The US may find that the Syrians are holding out for more American concessions before making a deal. There has been speculation that the Syrians want a US commitment to help win back the Israeli-occupied Golan Heights, captured from Syria in 1967 and annexed in de facto fashion by Israel in 1981.
But highly placed Syrian officials insist that the Golan Heights are not their key objective. They play down a much-publicized recent letter from President Reagan repeating the longstanding American position that United Nations Resolution 242, which calls for return of Israeli-occupied territory for peace and is the basis for all recent US peace proposals, also applies to the Golan Heights.
''We always say the Golan is secondary,'' insisted a high-ranking official of the ruling Syrian Baath Socialist Party in Damascus recently, while taking a swipe at the credibility of US promises. He insisted that in the Syrian view the return of the Golan Heights must be linked with the question of the Israeli-occupied West Bank and Gaza Strip and the right of the Palestinians to a state.

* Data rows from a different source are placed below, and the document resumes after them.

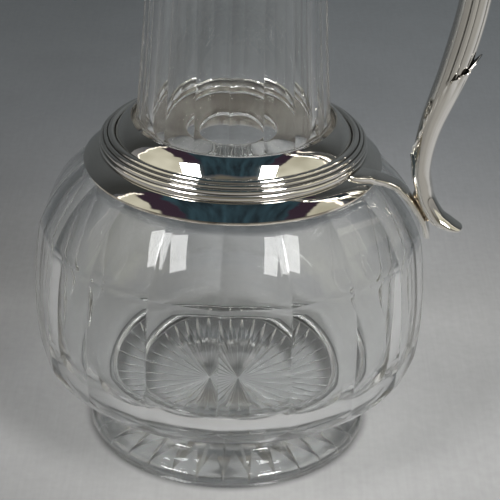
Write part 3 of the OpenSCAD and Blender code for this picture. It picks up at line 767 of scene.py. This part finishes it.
# %% Handle
socket_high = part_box("handle_socket")[1]
HANDLE_ROWS = [(85.2, 91.6, 1.0, 2.6), (84.5, 91.8, 1.9, 6.2), (82.8, 92.2, 3.0, 8.4), (80.0, 93.2, 4.4, 9.6),
               (75.63, 95.61, 5.94, 9.6), (71.73, 101.55, 6.4, 9.24), (70, 106.96, 6.7, 9.24),
               (68.7, 115, 6.9, 9.5), (70.58, 130, 7.95, 10.2), (77.36, 153, 10.4, 11.64),
               (82.12, 177.05, 10.9, 12.24), (84, 202.8, 10.6, 12), (80.4, 219.8, 10.1, 11.6),
               (66.7, 225.1, 9.2, 11), (54, 222.3, 8.8, 10.4), (45, 219.5, 8.7, 10),
               (socket_high.x / MM + 0.1, 218, 9, 10)]
HANDLE_STEPS = 20
HANDLE_LINE = smooth(HANDLE_ROWS, HANDLE_STEPS)
REED_EDGES = [-98, -74, -34, 34, 74, 98]
REED_STEPS = 8
REED_DEPTH = 0.085
REED_START_Z = 149
PLAIN_STEPS = 24


def handle_section():
    """Pairs of an angle round the section and how deep the reeding cuts there."""
    places = []
    for first, last in zip(REED_EDGES, REED_EDGES[1:]):
        for j in range(REED_STEPS):
            q = -cos(pi * j / REED_STEPS)
            places.append((first + (last - first) * (1 + q) / 2, REED_DEPTH * (1 - sqrt(1 - q * q))))
    plain = 360 - REED_EDGES[-1] + REED_EDGES[0]
    return places + [(REED_EDGES[-1] + plain * k / PLAIN_STEPS, REED_DEPTH if k == 0 else 0)
                     for k in range(PLAIN_STEPS)]


def handle_point(k, angle, cut=0.0, proud=0.0):
    """A point on the handle's surface at row k of its line; angle 0 is its outer side."""
    x, z, depth, width = HANDLE_LINE[k]
    run, climb = along(HANDLE_LINE, k)
    u = (depth / 2 * (1 - cut) + proud) * cos(radians(angle))
    v = (width / 2 * (1 - cut) + proud) * sin(radians(angle))
    return (x + climb * u, v, z - run * u)


section = handle_section()
first_reeded = next(k for k, row in enumerate(HANDLE_LINE) if row[1] > REED_START_Z)
reeded = set(range(first_reeded, len(HANDLE_LINE)))
ridges = {k * REED_STEPS for k in range(len(REED_EDGES))}
rings = [[handle_point(k, angle, cut if k in reeded else 0) for angle, cut in section]
         for k in range(len(HANDLE_LINE))]
dirt = [1.0 if k in reeded and i in ridges else 0.0 for k in range(len(rings)) for i in range(len(section))]
skin("handle_casting", rings, SILVER, "vessel", ["handle"],
     ridges=ridges, ridged=reeded, hollow=dirt)
print("handle rings:", len(rings), "corners in each:", len(section))

# %% [markdown]
# A thin leaf sheath lies over the plain part of the casting. Its rim runs from a tip on the outer side,
# down both flanks and round the inner side. Between every two notches of the rim the edge curls out like
# a small cup and leaves a pocket behind it, and the sheath's inner layer is painted nearly black as the
# painted shade in these pockets. The table lists the notches of one flank, and how far the edge curls
# out on the way to each.


# %% Leaf sheath on the handle
LEAF_THICKNESS = 0.5
LEAF_LIFT = 0.42
LEAF_BASE = 108
LEAF_STEPS = 20
LEAF_CURL_POWER = 14
LEAF_NOTCHES = [(0, 160.2, 0), (30, 155.0, 1.5), (60, 152.6, 1.5), (90, 149.6, 1.6), (103, 144.6, 0.5),
                (108, 140.6, 0.8), (112, 137.2, 0.9), (116, 134.0, 0.9), (120, 130.6, 0.9), (126, 126.6, 0.9),
                (140, 121.4, 0.7), (160, 118.2, 0.6), (180, 117.2, 0.6)]
LOBE_STEPS = 8
TIP_CURL = 1.7
# How dark the sheath's inner layer is painted: painted shade in the pockets behind the curled lobes.
PAINTED_POCKET_SHADE = 0.95


def handle_at(z, angle, proud):
    """A point over the handle's surface where its line first reaches a height."""
    k = next(k for k in range(len(HANDLE_LINE) - 1) if HANDLE_LINE[k + 1][1] > z)
    part = (z - HANDLE_LINE[k][1]) / (HANDLE_LINE[k + 1][1] - HANDLE_LINE[k][1])
    a, b = handle_point(k, angle, 0, proud), handle_point(k + 1, angle, 0, proud)
    return tuple(p + (q - p) * part for p, q in zip(a, b))


def leaf_rim():
    """(angle, height, curl) round the rim, both flanks alike."""
    half = []
    for (a, z, _), (b, y, curl) in zip(LEAF_NOTCHES, LEAF_NOTCHES[1:]):
        for j in range(LOBE_STEPS):
            u = j / LOBE_STEPS
            lobe = z + (y - z) * u + 0.35 * curl * sin(pi * u)
            half.append((a + (b - a) * u, lobe, curl * sin(pi * u) if a else TIP_CURL * (1 - u) ** 0.6))
    return [(-a, z, curl) for a, z, curl in half[:0:-1]] + half + [(180, LEAF_NOTCHES[-1][1], 0)]


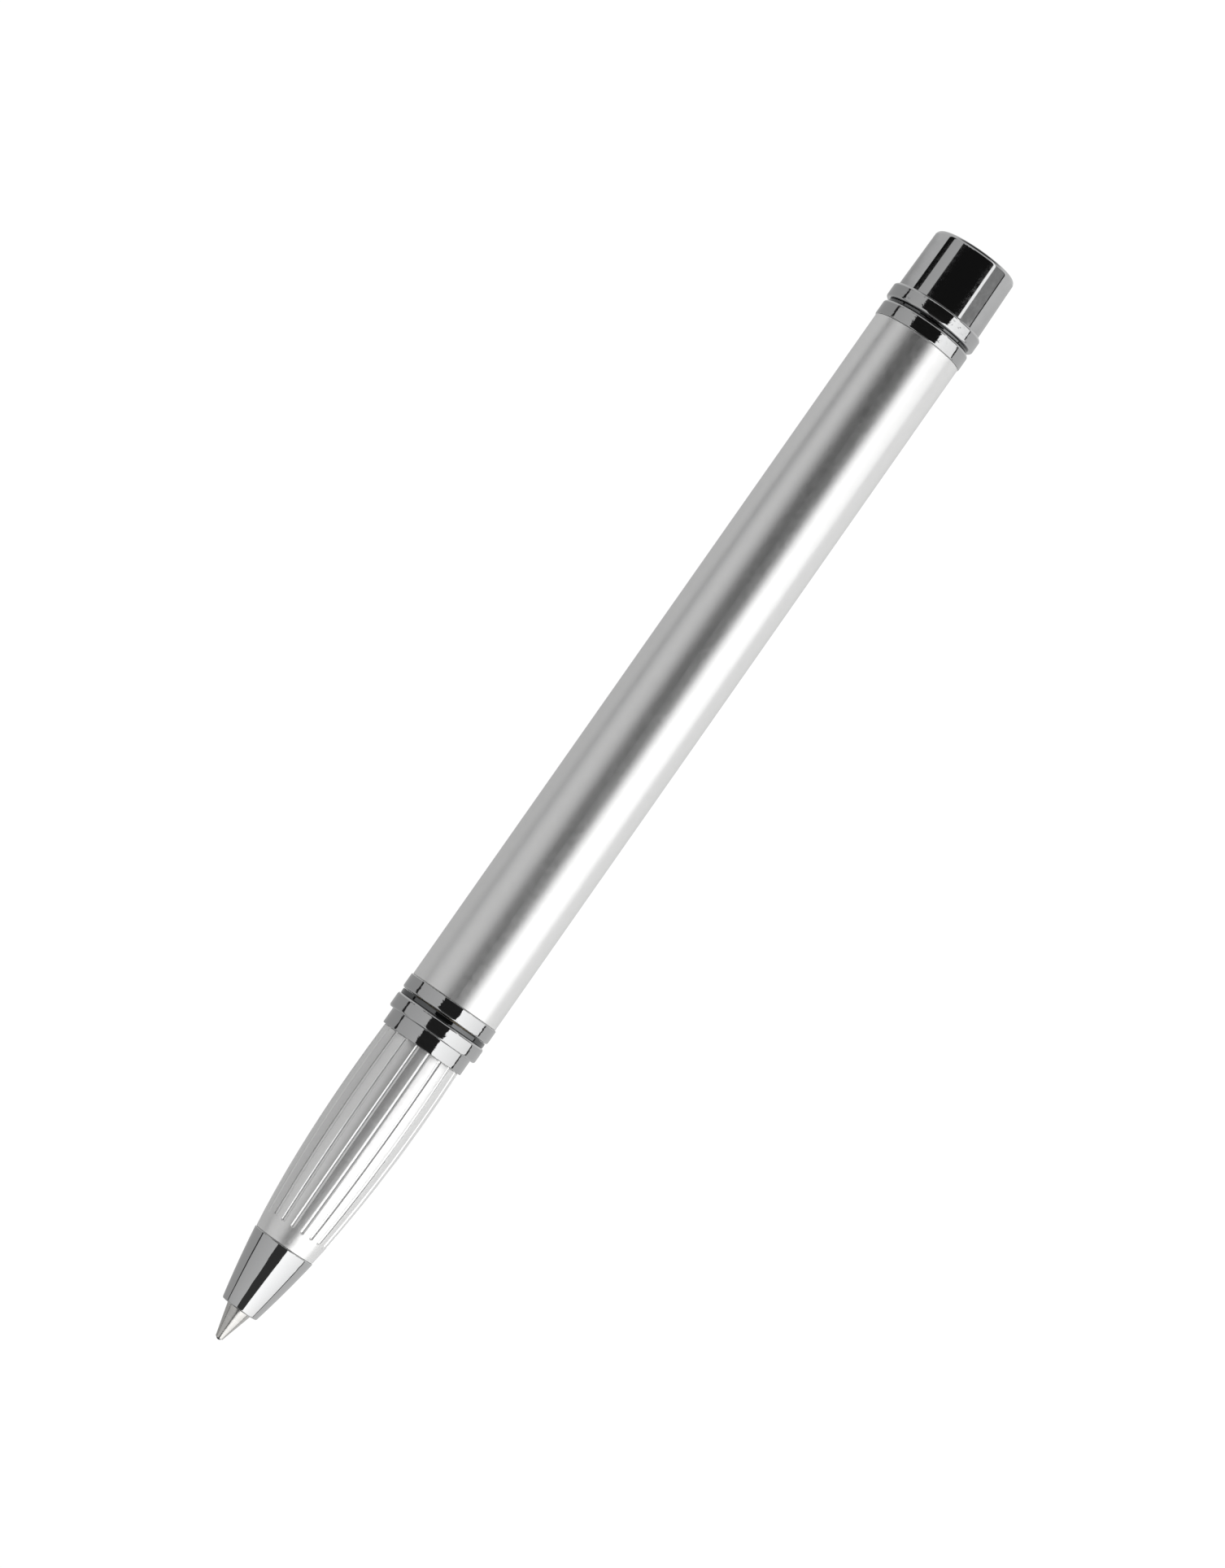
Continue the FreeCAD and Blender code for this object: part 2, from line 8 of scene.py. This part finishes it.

In fact, a key question affecting US prospects for achieving a Syrian agreement will be whether the Assad regime insists on linking such an agreement to a wider regional peace plan involving the participation of their Soviet allies. But American officials acknowledge, given the political tendency of the Reagan administration and the approach of a US election year, that such an American concession would be almost impossible to make.